## BEGIN DATA

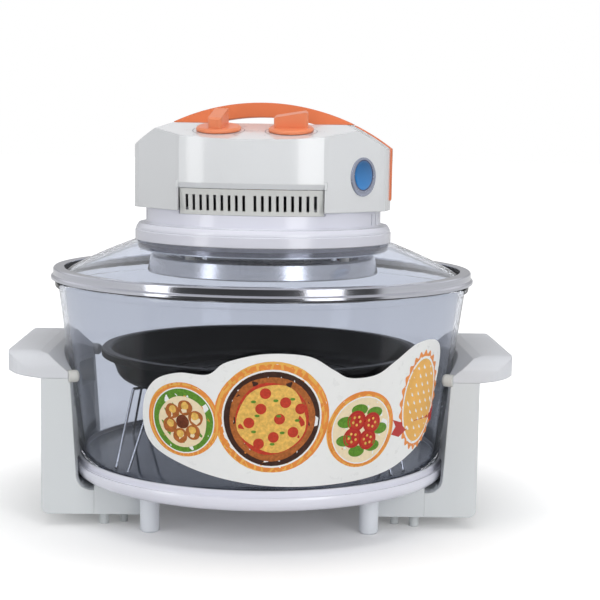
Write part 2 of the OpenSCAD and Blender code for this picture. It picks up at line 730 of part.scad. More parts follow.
// The slopes of the panel and of the back, over the whole width
module cover_roof(drop) {
    reach = cover_r + 10;
    fall = (reach + panel_back_y) * tan(panel_tilt);
    top = cover_top_z - drop;
    rotate([90, 0, 90]) linear_extrude(height = 2 * cut, center = true)
        polygon([[-reach, cover_z - 5], [-reach, top - fall], [panel_back_y, top],
            [-panel_back_y, top], [reach, top - fall], [reach, cover_z - 5]]);
}

module shoulder_slab(inset, y0, y1) {
    for (s = [-1, 1])
        translate([0, s * (y0 + y1) / 2, 0]) along_y((y1 - y0) / 2) intersection() {
            translate([0, arc_z]) circle(r = shoulder_r - inset, $fn = 240);
            translate([-cover_r + inset, cover_z - 5]) square([2 * (cover_r - inset), cut]);
        }
}

module cover_outer() {
    y0 = handle_w / 2 + ridge_pitch;
    intersection() {
        translate([0, 0, cover_z]) linear_extrude(height = cut) cover_plan(1);
        cover_roof(0);
        union() {
            shoulder_slab(0, -1, y0);
            shoulder_slab(ridge_step, y0 - 1, y0 + ridge_pitch);
            shoulder_slab(2 * ridge_step, y0 + ridge_pitch - 1, cut);
        }
    }
}

module cover_inner() {
    k = (cover_r - cover_wall) / cover_r;
    intersection() {
        translate([0, 0, cover_z - 1]) linear_extrude(height = cut) cover_plan(k);
        cover_roof(cover_wall);
        shoulder_slab(cover_wall + 2 * ridge_step, -1, cut);
    }
}

// A wedge of the front face, from height z0 to z1, seen from the arc's centre
module face_band(r_out0, r_out1, t, z0, z1, half_w) {
    intersection() {
        translate([0, front_arc_y, 0]) rotate_extrude($fn = 180) polygon([
            [r_out0 - t, z0], [r_out0, z0], [r_out1, z1], [r_out1 - t, z1]]);
        translate([-half_w, -cut, z0 - 1]) cube([2 * half_w, cut - 60, z1 - z0 + 2]);
    }
}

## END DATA

## WORK INSTRUCTIONS
Reproduce all of the data exactly as given.

## CORRECT ANSWER
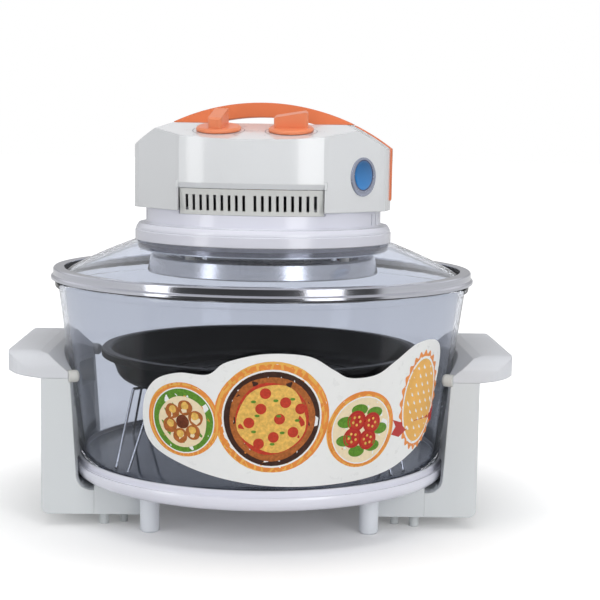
Write part 2 of the OpenSCAD and Blender code for this picture. It picks up at line 730 of part.scad. More parts follow.
// The slopes of the panel and of the back, over the whole width
module cover_roof(drop) {
    reach = cover_r + 10;
    fall = (reach + panel_back_y) * tan(panel_tilt);
    top = cover_top_z - drop;
    rotate([90, 0, 90]) linear_extrude(height = 2 * cut, center = true)
        polygon([[-reach, cover_z - 5], [-reach, top - fall], [panel_back_y, top],
            [-panel_back_y, top], [reach, top - fall], [reach, cover_z - 5]]);
}

module shoulder_slab(inset, y0, y1) {
    for (s = [-1, 1])
        translate([0, s * (y0 + y1) / 2, 0]) along_y((y1 - y0) / 2) intersection() {
            translate([0, arc_z]) circle(r = shoulder_r - inset, $fn = 240);
            translate([-cover_r + inset, cover_z - 5]) square([2 * (cover_r - inset), cut]);
        }
}

module cover_outer() {
    y0 = handle_w / 2 + ridge_pitch;
    intersection() {
        translate([0, 0, cover_z]) linear_extrude(height = cut) cover_plan(1);
        cover_roof(0);
        union() {
            shoulder_slab(0, -1, y0);
            shoulder_slab(ridge_step, y0 - 1, y0 + ridge_pitch);
            shoulder_slab(2 * ridge_step, y0 + ridge_pitch - 1, cut);
        }
    }
}

module cover_inner() {
    k = (cover_r - cover_wall) / cover_r;
    intersection() {
        translate([0, 0, cover_z - 1]) linear_extrude(height = cut) cover_plan(k);
        cover_roof(cover_wall);
        shoulder_slab(cover_wall + 2 * ridge_step, -1, cut);
    }
}

// A wedge of the front face, from height z0 to z1, seen from the arc's centre
module face_band(r_out0, r_out1, t, z0, z1, half_w) {
    intersection() {
        translate([0, front_arc_y, 0]) rotate_extrude($fn = 180) polygon([
            [r_out0 - t, z0], [r_out0, z0], [r_out1, z1], [r_out1 - t, z1]]);
        translate([-half_w, -cut, z0 - 1]) cube([2 * half_w, cut - 60, z1 - z0 + 2]);
    }
}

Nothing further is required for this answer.